Still blind to the danger I made soothing noises and scratched her back. I think she was enjoying it, but we didn’t get long to discuss it because at that point Dorris slipped and lost her footing. The whole unit of beast and exoskeleton veered towards me, hung on a thread of historic twine. This teetering didn’t last long before the whole lot – Dorris and a few hundred kilos of steel - crashed down to the place where until that fraction of a second I had been standing. To this day I can only wonder at how my body was not still there. Perhaps it has to do with being bitten by that radioactive spider earlier in life, but whatever it was, it shook me deeply.

I have no idea how injured I would have been had I moved a little slower, but I was very aware of how stupid I had been. My career, and possibly my continued presence on the planet risked so easily for the sake of looking at a flank abscess.

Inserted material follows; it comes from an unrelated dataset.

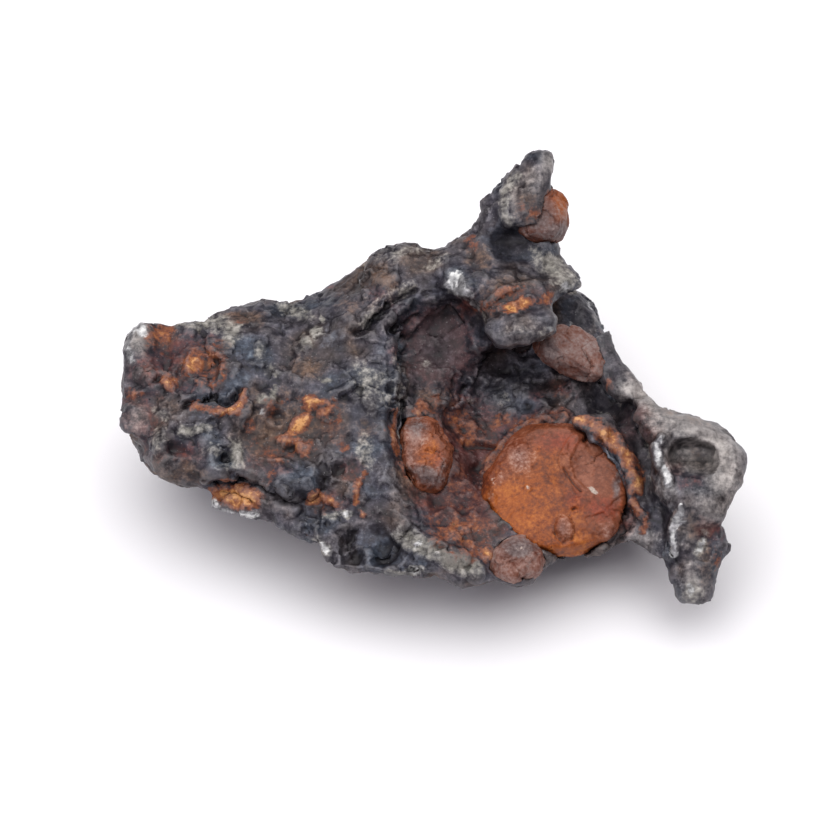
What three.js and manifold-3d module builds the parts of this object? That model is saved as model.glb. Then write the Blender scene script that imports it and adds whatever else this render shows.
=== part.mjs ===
// A small iron meteorite with weathered olivine grains: a lumpy iron-nickel mass with a horn, a drooping
// leg and a pitted face, and five mineral grains that sit in sockets of their own.
// Millimetres, +Z up. The origin is the middle of the footprint, on the surface that the piece rests on.
import * as THREE from "three";
import { mergeVertices } from "three/addons/utils/BufferGeometryUtils.js";
import Module from "manifold-3d";

const wasm = await Module();
wasm.setup();

// ---- Driving dimensions ----
// A place on the stone is [across, up, out]. Across and up lie square to a viewer who looks down on the
// face from the front; out is the height over the face's mean plane, which falls away towards the back.
const viewerElevation = 50;
const faceFall = 0.45;
const faceHeight = 12;
const latticeCell = 1.24;
const socketGap = 0.36;
const ironColour = 0x4d4f55;
const grainColour = 0xa4551f;

// ---- The frame of the face ----
const lean = THREE.MathUtils.degToRad(90 - viewerElevation);
const outwards = new THREE.Vector3(0, -Math.sin(lean), Math.cos(lean));
const upwards = new THREE.Vector3(0, Math.cos(lean), Math.sin(lean));
const upTheFace = upwards.clone().addScaledVector(outwards, -faceFall);
const faceToRest = new THREE.Matrix4()
  .makeBasis(new THREE.Vector3(1, 0, 0), upTheFace, outwards)
  .setPosition(0, 0, faceHeight);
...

I suffered a number of minor injuries in my time in practice, but never again entered a situation where I could not see that my safety, as well as the animal’s safety had been adequately considered, and better mitigations put in place to reduce risk than simply hoping that the woodworm would hold tightly to the nail in a beam.

My plea to any student, any vet, any farmer I have worked with since has been to just be aware of how much more valuable we are than any situation that we might find ourselves being placed in. One of my favourite phrases to summarise this remains unattributed, but has been appearing in print for over 100 years – the cemeteries are full of [people] the world could not do without.